Hughes' poem is remarkable for the union of the ideal (imagination, "Thought", poetry) and the real in the figure of "The Thought-Fox" - the title's very hyphenation a sign of its hybridity. The description of the appearance of the thought/fox, from something dark and obscure to something vivid, immediate, confrontational, is deftly controlled, Hughes pacing the revelation ("that now / And again now, and now, and now") and at the same time keeping the reader's attention rapt with sensory details ("a lame / Shadow lags by stump").
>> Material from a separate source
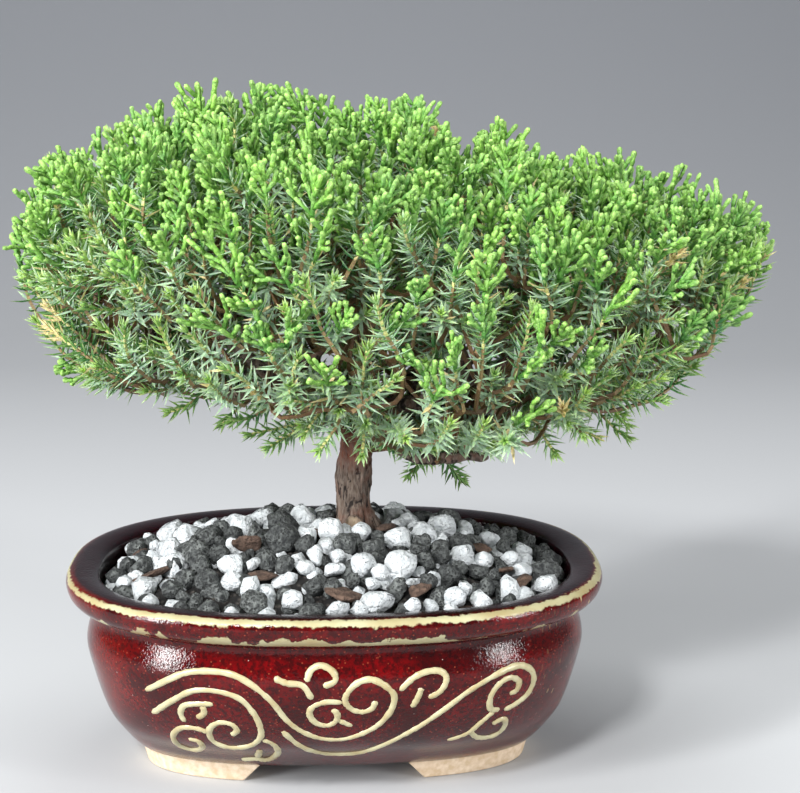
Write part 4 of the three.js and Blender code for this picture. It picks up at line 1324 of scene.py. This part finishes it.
def leaf_finish(name, old, fresh, point, bloomed, roughness, scale_size, groove_shade_and_depth):
    made, tree, shader, where = material(name, roughness, specular=0.35)
    values = attribute(tree, "growth")
    parts = split(tree, "Color", values.outputs["Color"])
    age, tint, along, brown = parts["Red"], parts["Green"], parts["Blue"], values.outputs["Alpha"]
    upper = attribute(tree, "upper_face").outputs["Fac"]
    cloud = pattern(tree, CLOUDS, where, scale=60, detail=3, low=0.35, high=0.65)
    scales = pattern(tree, CLOUDS, where, scale=scale_size, detail=3, low=0.36, high=0.62)
    leaf = blend_colours(tree, age, colour(*old), colour(*fresh))
    leaf = lay_over(tree, leaf, tint, COOLER_AMOUNT, COOLER)
    leaf = lay_over(tree, leaf, cloud, WARMER_AMOUNT, WARMER)
    leaf = lay_over(tree, leaf, ramp(tree, along, *POINT_FROM), POINT_AMOUNT, colour(*point))
    leaf = lay_over(tree, leaf, upper, ramp(tree, age, *BLOOM_BY_AGE), colour(*bloomed))
    leaf = blend_colours(tree, ramp(tree, brown, 0.0, 0.5), leaf, STRAW)
    leaf = blend_colours(tree, ramp(tree, brown, 0.5, 1.0), leaf, DEAD)
    # Painted shade: the grooves between the scales, where the relief is low, are darkened as shade would fall
    # in them.
    leaf = lay_over(tree, leaf, ramp(tree, scales, 0, 1, 1, 0), groove_shade_and_depth, GROOVE_SHADE)
    tree.links.new(leaf, shader.inputs["Base Color"])
    shader.inputs["Subsurface Weight"].default_value = LIGHT_INSIDE
    shader.inputs["Subsurface Radius"].default_value = LIGHT_COLOURS
    shader.inputs["Subsurface Scale"].default_value = LIGHT_DEPTH * MM
    bump(tree, shader, scales, 0.1 + 0.5 * groove_shade_and_depth, 0.9)
    return made


# %% The two finishes of the foliage
needle_finish = leaf_finish(
    "juniper_needles", old=(64, 122, 78), fresh=(146, 180, 82), point=(204, 224, 150),
    bloomed=(208, 232, 208), roughness=0.36, scale_size=1500, groove_shade_and_depth=0.15,
)
tip_finish = leaf_finish(
    "juniper_scaly_tips", old=(72, 128, 52), fresh=(138, 190, 82), point=(184, 222, 128),
    bloomed=(150, 200, 90), roughness=0.42, scale_size=620, groove_shade_and_depth=0.55,
)

# %% [markdown]
# ## Leafing out the shoots
# Needles stand in whorls of three, each whorl turned half a gap from the last, square to the stem low down
# and leaning forward near the tip. Low down every second whorl is left out. A shoot with a fan stops its
# needles early and forks into flat, scaly fingers: a middle rod with side fingers left and right that all
# turn up, and shorter ones on those.

# %% One copy of a master, and one joint of a stem
FACING_UP = UP + 0.01  # never quite along an upright stem


def new_bed():
    return {"needles": [], "joints": [], "fingers": []}


def lay(rows, place, direction, facing, sizes, values):
    """Sizes are the width, thickness and length in mm, values the age, tint and brown."""
    rows.append((place, direction, facing, *sizes, *values))


def lay_joint(bed, start, step, radius, overlap, values):
    length = np.linalg.norm(step) + overlap
    lay(bed["joints"], start, step, FACING_UP, (radius, radius, length), values)


# %% A whorl of needles
NEEDLE_LENGTH, TIP_SHORTER, NEEDLE_THICKNESS = 8.9, 3.2, 1.2
NEEDLE_WIDTH, INNER_WIDTH, INNER_LONGER, FIRST_SHORTER = 1.22, 1.6, 1.2, 0.75
LENGTHS, WIDTHS = (0.84, 1.1), (0.88, 1.12)
TURN_NOISE, LEAN_NOISE, AGE_NOISE = 0.16, 0.13, 0.12
FRESH_FROM, FRESH_OVER = 0.35, 0.75
DRY_FROM, DRY, STRAY = 0.72, 0.45, 0.42
STRAY_ODDS = {"fan": 0.05, "needle": 0.015, "inner": 0.015}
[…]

The final stanza is a superb climax and denoument: the vivid sense-words of the first line are reinforced by the clustering of stresses and consonants: "sudden sharp hot stink of fox" - the fox's sudden, physical appearance - which is immediately inscribed in a mental, but no less striking, realm - "the dark hole of the head." The final two lines then take a step back, revealing the narrative to have been a vision, during which time nothing in the "real" world happened, except for the writing of the poem.
The term "cinematic" is sometimes used to describe such effects. Indeed, Hughes controls our vision the same way a director/cinematographer controls our gaze through careful selection of shots. But we should be wary of implying that poetry is imitating film, when tropes similar to a pan or zoom or close-up or establishing shot have been part of poetic form for millenia.